Volkov asked a guard where they were being taken and was told they were being taken "to the house of arrest." Hendrikova, who had been in the washroom, asked a guard the same question when she came out. She was told they were being taken "to the central prison." Hendrikova asked him, "and from there?" The guard replied, "Well! to Moscow." Hendrikova repeated this conversation to her fellow prisoners and made the sign of the cross with her fingers. Volkov took her gesture to mean "they will not shoot us."

The sailor at the prison office door kept checking the front door that led to the street to make sure no one was there. After a while another sailor said, "Let's go." They lined the prisoners up in the street in rows of two, the men in front and the women in back. The group walked all the way to the edge of town and onto the Simbirsk road. Volkov asked another prisoner where the central prison was and was told they had long passed it. Volkov realized they were being taken into the woods to be shot. He broke from the group and ran for his life at the first opportunity. A bullet whizzed past his ear. Behind him he heard gunshots as the other prisoners in the group were shot and killed.
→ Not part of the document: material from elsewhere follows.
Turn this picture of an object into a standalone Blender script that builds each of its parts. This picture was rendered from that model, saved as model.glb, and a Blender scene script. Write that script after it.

Volkov eventually joined other refugees at the White Army headquarters in Omsk and made his escape from Russia through Vladivostok and the Far East. In 1922, he settled in Estonia. He later lived in Denmark, where he was highly respected in the émigré community because of his lifelong loyalty to the Romanov family.

==Anna Anderson==

In 1925, Prince Valdemar of Denmark asked Volkov to visit Anna Anderson, who claimed to be Valdemar's great-niece, Grand Duchess Anastasia Nikolaevna of Russia. Anderson was being treated at St. Mary's Hospital in Berlin for a tubercular infection of her arm. When Volkov first arrived at the hospital, on 3 July 1925, he caught a glimpse of Anderson when she went for a walk in the hospital grounds. At that point, Volkov thought Anderson resembled Anastasia, but the next day, they met one another and Volkov was dismayed to find that Anderson could not or would not speak Russian with him. Anderson did not recognise him, and Volkov was unable to discern a facial resemblance to Anastasia. The following day, Volkov returned for a third time and expressed his doubts as to her identity, but would not say definitely that Anderson was not Anastasia. On his final visit the following day, 6 July 1925, Anderson correctly answered some of his questions, and recounted stories of Grand Duchess Anastasia's life before the Revolution that moved Volkov to tears.

At the conclusion of his visit, Volkov did not say whether he thought Anderson was or was not Anastasia. Afterwards, in an interview with the Russian-language newspaper Poslednyi Novosti, published in Estonia on 15 January 1926, Volkov denied Anderson was Anastasia, and decried her as an impostor.

Volkov's memoirs, Souvenirs d'Alexis Volkov, were published by Payot of Paris in 1928, a year before his death in 1929. Serge Ostrogorsky, a Russian courtier who knew Volkov, claimed after Volkov's death that Volkov had told him that Anderson was not Anastasia and that the encounter had moved him to tears, but also that he admitted that he had kissed her hand. Ostrogorsky claimed that he pressed Volkov to account for the hand-kissing, which "he would never have done if someone other than Grand Duchess Anastasia had been standing before him". At which point, according to Ostrogorsky, Volkov said, "I believe that she is the Grand Duchess, but how can the Grand Duchess speak no Russian?"

In 1995, DNA tests confirmed that Anderson was not Anastasia, but was instead a Polish woman with a history of mental illness who went missing just before Anderson first appeared in Germany. It is now known that Anastasia was murdered along with the rest of the immediate Imperial family on July 18, 1918, but that she and her brother Alexei were buried in a separate location from the rest, and her body was not located until 2007.